En un intento por repetir la maniobra del paro anterior, Duque enroca el gabinete para poner una cara amable en Hacienda —que con el anuncio de no comprar aviones y no aumentar tributantes buscó traer calma—, llama a un “diálogo nacional”, bajo su cronograma y agenda, que pretende convertir en una convergencia de respaldo a su legitimidad y con el que busca lograr acuerdos para enfrentar el atolladero fiscal sin hacer concesiones de carácter social más allá del “ingreso solidario” (sospechosamente apreciado en posibles votantes uribistas, según las encuestas, con lo que en lugar de desactivar la movilización ratificará sus motivaciones).


Obstinados en negarse a reconocer la realidad, el Gobierno, sus aliados, su partido, el líder de este y tutor del presidente buscan extravagantes explicaciones a la oleada de indignación que inunda el país para no reconocer el desastre social de Duque ayudado por la pandemia. El último embuchado grotesco de Uribe fue acudir a las elucubraciones de un fanático pronazi chileno, invitado especial e inconstitucional en escuelas de formación militar, para advertir sobre una supuesta “revolución molecular disipada”: la consumación de las profecías. Estrategia revolucionaria en la que —siguiendo el embuste teórico que podría justificar un baño de sangre— estarían confabulados los expresidentes Santos y Samper, las centrales obreras, los estudiantes de la Distrital y de los Andes, la Coalición de la Esperanza y el Pacto Histórico, las madres de Soacha, el personal de salud, los camioneros, el Cric, ‘Juanpis González’, el ELN y los que tumbaron las estatuas de Nariño y Bolívar con los que derribaron las de Pastrana y Belalcázar. Una ofensa más —con su consabida peligrosidad— contra la gente y sus derechos provocada por la cada vez más notoria y delirante pérdida de poder del uribismo.

El presidente Iván Duque tiene dos opciones para enfrentar la situación actual con miras a lo poco de mandato que le queda.

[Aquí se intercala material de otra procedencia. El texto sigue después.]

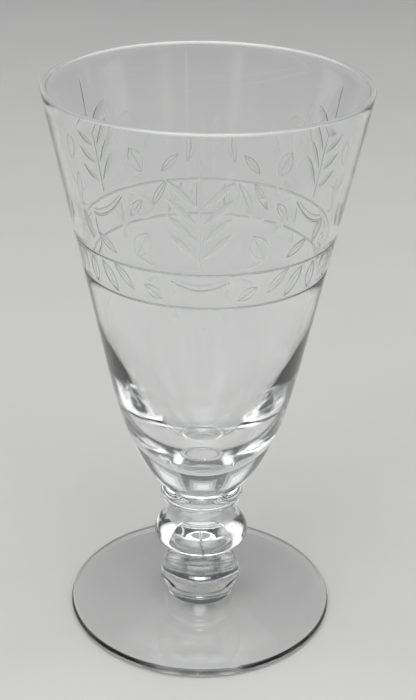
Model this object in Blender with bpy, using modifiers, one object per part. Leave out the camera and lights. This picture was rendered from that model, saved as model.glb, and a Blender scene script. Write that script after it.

La primera: ignora la movilización o intenta embolatarla para ganar tiempo e imponer un acuerdo de élites que postergue las demandas sociales y evite la posible agudización del descontento en las calles, para cuyo control acudiría a la conmoción interior y a recostarse en la ley marcial hasta terminar el periodo si los cantos de sirena de su entorno no lo tientan con quedarse para “salvar la patria”. Un triste final para el presidente más joven de Colombia hasta la fecha.


La segunda alternativa: establece una negociación seria con el Comité del Paro y con las organizaciones sociales; retira los proyectos en trámite considerados como lesivos para los intereses de las mayorías (las reformas a la salud, a las pensiones y a las condiciones laborales);desarrolla una reforma tributaria progresiva y equitativa que garantice los recursos necesarios para una renta básica;ofrece vacunación pronta y eficiente contra el COVID-19; garantiza gratuidad en la educación superior y cumple con los compromisos adquiridos con el movimiento estudiantil; impulsa una reforma a la Policía y al Esmad; y se compromete con la implementación integral del Acuerdo de Paz, con no adelantar fumigaciones con glifosato, con no desarrollar proyectos de fracking y con ofrecer garantías de elecciones transparentes. De esta forma, no todo estaría perdido.